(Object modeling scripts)
-- -- --

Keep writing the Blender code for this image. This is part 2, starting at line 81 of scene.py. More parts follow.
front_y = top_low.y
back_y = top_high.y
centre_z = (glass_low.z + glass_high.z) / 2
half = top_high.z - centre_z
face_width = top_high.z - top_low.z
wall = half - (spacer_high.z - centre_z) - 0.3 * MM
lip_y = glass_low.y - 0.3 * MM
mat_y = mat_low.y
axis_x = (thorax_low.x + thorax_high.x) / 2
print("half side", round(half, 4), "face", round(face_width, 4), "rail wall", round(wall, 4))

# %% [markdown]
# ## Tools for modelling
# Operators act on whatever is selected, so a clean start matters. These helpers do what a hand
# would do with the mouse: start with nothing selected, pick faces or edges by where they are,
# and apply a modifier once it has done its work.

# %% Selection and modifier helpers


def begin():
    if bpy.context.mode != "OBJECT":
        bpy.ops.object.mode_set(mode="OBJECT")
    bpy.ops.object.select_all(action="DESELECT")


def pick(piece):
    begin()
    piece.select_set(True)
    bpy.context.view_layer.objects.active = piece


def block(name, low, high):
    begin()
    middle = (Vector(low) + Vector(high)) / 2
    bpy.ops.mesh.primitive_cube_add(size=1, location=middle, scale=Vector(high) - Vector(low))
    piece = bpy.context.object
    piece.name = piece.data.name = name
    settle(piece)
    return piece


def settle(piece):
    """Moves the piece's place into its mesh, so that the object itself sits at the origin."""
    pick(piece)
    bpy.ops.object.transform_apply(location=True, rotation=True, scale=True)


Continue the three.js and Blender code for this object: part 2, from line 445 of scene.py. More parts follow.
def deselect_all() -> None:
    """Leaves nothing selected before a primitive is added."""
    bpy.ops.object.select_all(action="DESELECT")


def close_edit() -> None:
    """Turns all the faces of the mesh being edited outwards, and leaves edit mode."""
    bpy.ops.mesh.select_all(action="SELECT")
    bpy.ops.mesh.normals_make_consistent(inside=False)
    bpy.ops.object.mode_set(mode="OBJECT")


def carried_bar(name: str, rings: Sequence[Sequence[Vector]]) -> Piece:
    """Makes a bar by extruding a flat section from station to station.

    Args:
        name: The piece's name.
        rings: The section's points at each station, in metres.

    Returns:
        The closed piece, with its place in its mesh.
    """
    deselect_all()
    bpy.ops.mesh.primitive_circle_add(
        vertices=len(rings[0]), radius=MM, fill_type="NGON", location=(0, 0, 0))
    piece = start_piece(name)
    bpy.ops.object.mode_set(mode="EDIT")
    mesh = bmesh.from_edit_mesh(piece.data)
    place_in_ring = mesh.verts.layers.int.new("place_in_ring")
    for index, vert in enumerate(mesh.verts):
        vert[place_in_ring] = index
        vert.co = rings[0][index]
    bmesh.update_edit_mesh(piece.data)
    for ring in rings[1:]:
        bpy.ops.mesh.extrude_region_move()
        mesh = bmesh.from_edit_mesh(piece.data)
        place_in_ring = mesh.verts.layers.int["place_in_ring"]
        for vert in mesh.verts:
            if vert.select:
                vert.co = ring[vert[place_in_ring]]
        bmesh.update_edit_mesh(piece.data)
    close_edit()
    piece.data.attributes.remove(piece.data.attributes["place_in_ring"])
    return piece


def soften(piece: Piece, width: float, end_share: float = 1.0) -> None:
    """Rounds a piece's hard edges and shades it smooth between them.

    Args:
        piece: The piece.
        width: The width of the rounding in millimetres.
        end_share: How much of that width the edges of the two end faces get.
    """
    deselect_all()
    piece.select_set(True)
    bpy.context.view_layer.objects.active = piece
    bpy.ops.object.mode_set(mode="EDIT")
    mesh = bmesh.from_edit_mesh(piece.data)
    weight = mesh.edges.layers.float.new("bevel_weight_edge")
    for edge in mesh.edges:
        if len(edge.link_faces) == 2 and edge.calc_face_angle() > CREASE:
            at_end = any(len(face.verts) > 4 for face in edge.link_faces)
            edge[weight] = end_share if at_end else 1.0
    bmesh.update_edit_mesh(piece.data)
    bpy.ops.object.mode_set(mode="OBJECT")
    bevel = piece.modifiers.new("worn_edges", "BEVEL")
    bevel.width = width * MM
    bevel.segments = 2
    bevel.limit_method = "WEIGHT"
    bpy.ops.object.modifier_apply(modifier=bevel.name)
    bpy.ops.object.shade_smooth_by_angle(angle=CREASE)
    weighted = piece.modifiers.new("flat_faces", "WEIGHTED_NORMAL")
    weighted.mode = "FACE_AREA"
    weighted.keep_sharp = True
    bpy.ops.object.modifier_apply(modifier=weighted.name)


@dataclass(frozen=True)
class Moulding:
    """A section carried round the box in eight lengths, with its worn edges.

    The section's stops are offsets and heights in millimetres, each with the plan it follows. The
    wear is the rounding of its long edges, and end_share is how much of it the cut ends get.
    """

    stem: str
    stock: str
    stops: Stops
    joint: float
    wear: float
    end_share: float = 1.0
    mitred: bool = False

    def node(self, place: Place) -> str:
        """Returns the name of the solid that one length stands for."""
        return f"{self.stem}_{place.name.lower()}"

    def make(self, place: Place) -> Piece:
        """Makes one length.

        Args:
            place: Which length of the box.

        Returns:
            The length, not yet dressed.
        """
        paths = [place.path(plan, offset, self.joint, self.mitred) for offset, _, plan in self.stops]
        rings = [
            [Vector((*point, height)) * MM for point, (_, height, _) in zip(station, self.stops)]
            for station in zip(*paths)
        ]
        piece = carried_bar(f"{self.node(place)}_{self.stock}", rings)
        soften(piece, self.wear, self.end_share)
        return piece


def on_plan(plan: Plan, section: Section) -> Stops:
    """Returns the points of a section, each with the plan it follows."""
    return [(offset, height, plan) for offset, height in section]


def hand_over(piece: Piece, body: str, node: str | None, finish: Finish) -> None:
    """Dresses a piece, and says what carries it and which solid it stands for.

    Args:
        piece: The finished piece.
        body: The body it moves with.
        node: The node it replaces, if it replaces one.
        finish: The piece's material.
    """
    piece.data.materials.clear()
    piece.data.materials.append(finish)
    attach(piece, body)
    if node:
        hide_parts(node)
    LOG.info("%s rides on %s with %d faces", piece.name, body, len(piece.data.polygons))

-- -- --

[Work required]:
Extract all of the material exactly as it is written.

[Answer below]:
Keep writing the Blender code for this image. This is part 2, starting at line 81 of scene.py. More parts follow.
front_y = top_low.y
back_y = top_high.y
centre_z = (glass_low.z + glass_high.z) / 2
half = top_high.z - centre_z
face_width = top_high.z - top_low.z
wall = half - (spacer_high.z - centre_z) - 0.3 * MM
lip_y = glass_low.y - 0.3 * MM
mat_y = mat_low.y
axis_x = (thorax_low.x + thorax_high.x) / 2
print("half side", round(half, 4), "face", round(face_width, 4), "rail wall", round(wall, 4))

# %% [markdown]
# ## Tools for modelling
# Operators act on whatever is selected, so a clean start matters. These helpers do what a hand
# would do with the mouse: start with nothing selected, pick faces or edges by where they are,
# and apply a modifier once it has done its work.

# %% Selection and modifier helpers


def begin():
    if bpy.context.mode != "OBJECT":
        bpy.ops.object.mode_set(mode="OBJECT")
    bpy.ops.object.select_all(action="DESELECT")


def pick(piece):
    begin()
    piece.select_set(True)
    bpy.context.view_layer.objects.active = piece


def block(name, low, high):
    begin()
    middle = (Vector(low) + Vector(high)) / 2
    bpy.ops.mesh.primitive_cube_add(size=1, location=middle, scale=Vector(high) - Vector(low))
    piece = bpy.context.object
    piece.name = piece.data.name = name
    settle(piece)
    return piece


def settle(piece):
    """Moves the piece's place into its mesh, so that the object itself sits at the origin."""
    pick(piece)
    bpy.ops.object.transform_apply(location=True, rotation=True, scale=True)


Continue the three.js and Blender code for this object: part 2, from line 445 of scene.py. More parts follow.
def deselect_all() -> None:
    """Leaves nothing selected before a primitive is added."""
    bpy.ops.object.select_all(action="DESELECT")


def close_edit() -> None:
    """Turns all the faces of the mesh being edited outwards, and leaves edit mode."""
    bpy.ops.mesh.select_all(action="SELECT")
    bpy.ops.mesh.normals_make_consistent(inside=False)
    bpy.ops.object.mode_set(mode="OBJECT")


def carried_bar(name: str, rings: Sequence[Sequence[Vector]]) -> Piece:
    """Makes a bar by extruding a flat section from station to station.

    Args:
        name: The piece's name.
        rings: The section's points at each station, in metres.

    Returns:
        The closed piece, with its place in its mesh.
    """
    deselect_all()
    bpy.ops.mesh.primitive_circle_add(
        vertices=len(rings[0]), radius=MM, fill_type="NGON", location=(0, 0, 0))
    piece = start_piece(name)
    bpy.ops.object.mode_set(mode="EDIT")
    mesh = bmesh.from_edit_mesh(piece.data)
    place_in_ring = mesh.verts.layers.int.new("place_in_ring")
    for index, vert in enumerate(mesh.verts):
        vert[place_in_ring] = index
        vert.co = rings[0][index]
    bmesh.update_edit_mesh(piece.data)
    for ring in rings[1:]:
        bpy.ops.mesh.extrude_region_move()
        mesh = bmesh.from_edit_mesh(piece.data)
        place_in_ring = mesh.verts.layers.int["place_in_ring"]
        for vert in mesh.verts:
            if vert.select:
                vert.co = ring[vert[place_in_ring]]
        bmesh.update_edit_mesh(piece.data)
    close_edit()
    piece.data.attributes.remove(piece.data.attributes["place_in_ring"])
    return piece


def soften(piece: Piece, width: float, end_share: float = 1.0) -> None:
    """Rounds a piece's hard edges and shades it smooth between them.

    Args:
        piece: The piece.
        width: The width of the rounding in millimetres.
        end_share: How much of that width the edges of the two end faces get.
    """
    deselect_all()
    piece.select_set(True)
    bpy.context.view_layer.objects.active = piece
    bpy.ops.object.mode_set(mode="EDIT")
    mesh = bmesh.from_edit_mesh(piece.data)
    weight = mesh.edges.layers.float.new("bevel_weight_edge")
    for edge in mesh.edges:
        if len(edge.link_faces) == 2 and edge.calc_face_angle() > CREASE:
            at_end = any(len(face.verts) > 4 for face in edge.link_faces)
            edge[weight] = end_share if at_end else 1.0
    bmesh.update_edit_mesh(piece.data)
    bpy.ops.object.mode_set(mode="OBJECT")
    bevel = piece.modifiers.new("worn_edges", "BEVEL")
    bevel.width = width * MM
    bevel.segments = 2
    bevel.limit_method = "WEIGHT"
    bpy.ops.object.modifier_apply(modifier=bevel.name)
    bpy.ops.object.shade_smooth_by_angle(angle=CREASE)
    weighted = piece.modifiers.new("flat_faces", "WEIGHTED_NORMAL")
    weighted.mode = "FACE_AREA"
    weighted.keep_sharp = True
    bpy.ops.object.modifier_apply(modifier=weighted.name)


@dataclass(frozen=True)
class Moulding:
    """A section carried round the box in eight lengths, with its worn edges.

    The section's stops are offsets and heights in millimetres, each with the plan it follows. The
    wear is the rounding of its long edges, and end_share is how much of it the cut ends get.
    """

    stem: str
    stock: str
    stops: Stops
    joint: float
    wear: float
    end_share: float = 1.0
    mitred: bool = False

    def node(self, place: Place) -> str:
        """Returns the name of the solid that one length stands for."""
        return f"{self.stem}_{place.name.lower()}"

    def make(self, place: Place) -> Piece:
        """Makes one length.

        Args:
            place: Which length of the box.

        Returns:
            The length, not yet dressed.
        """
        paths = [place.path(plan, offset, self.joint, self.mitred) for offset, _, plan in self.stops]
        rings = [
            [Vector((*point, height)) * MM for point, (_, height, _) in zip(station, self.stops)]
            for station in zip(*paths)
        ]
        piece = carried_bar(f"{self.node(place)}_{self.stock}", rings)
        soften(piece, self.wear, self.end_share)
        return piece


def on_plan(plan: Plan, section: Section) -> Stops:
    """Returns the points of a section, each with the plan it follows."""
    return [(offset, height, plan) for offset, height in section]


def hand_over(piece: Piece, body: str, node: str | None, finish: Finish) -> None:
    """Dresses a piece, and says what carries it and which solid it stands for.

    Args:
        piece: The finished piece.
        body: The body it moves with.
        node: The node it replaces, if it replaces one.
        finish: The piece's material.
    """
    piece.data.materials.clear()
    piece.data.materials.append(finish)
    attach(piece, body)
    if node:
        hide_parts(node)
    LOG.info("%s rides on %s with %d faces", piece.name, body, len(piece.data.polygons))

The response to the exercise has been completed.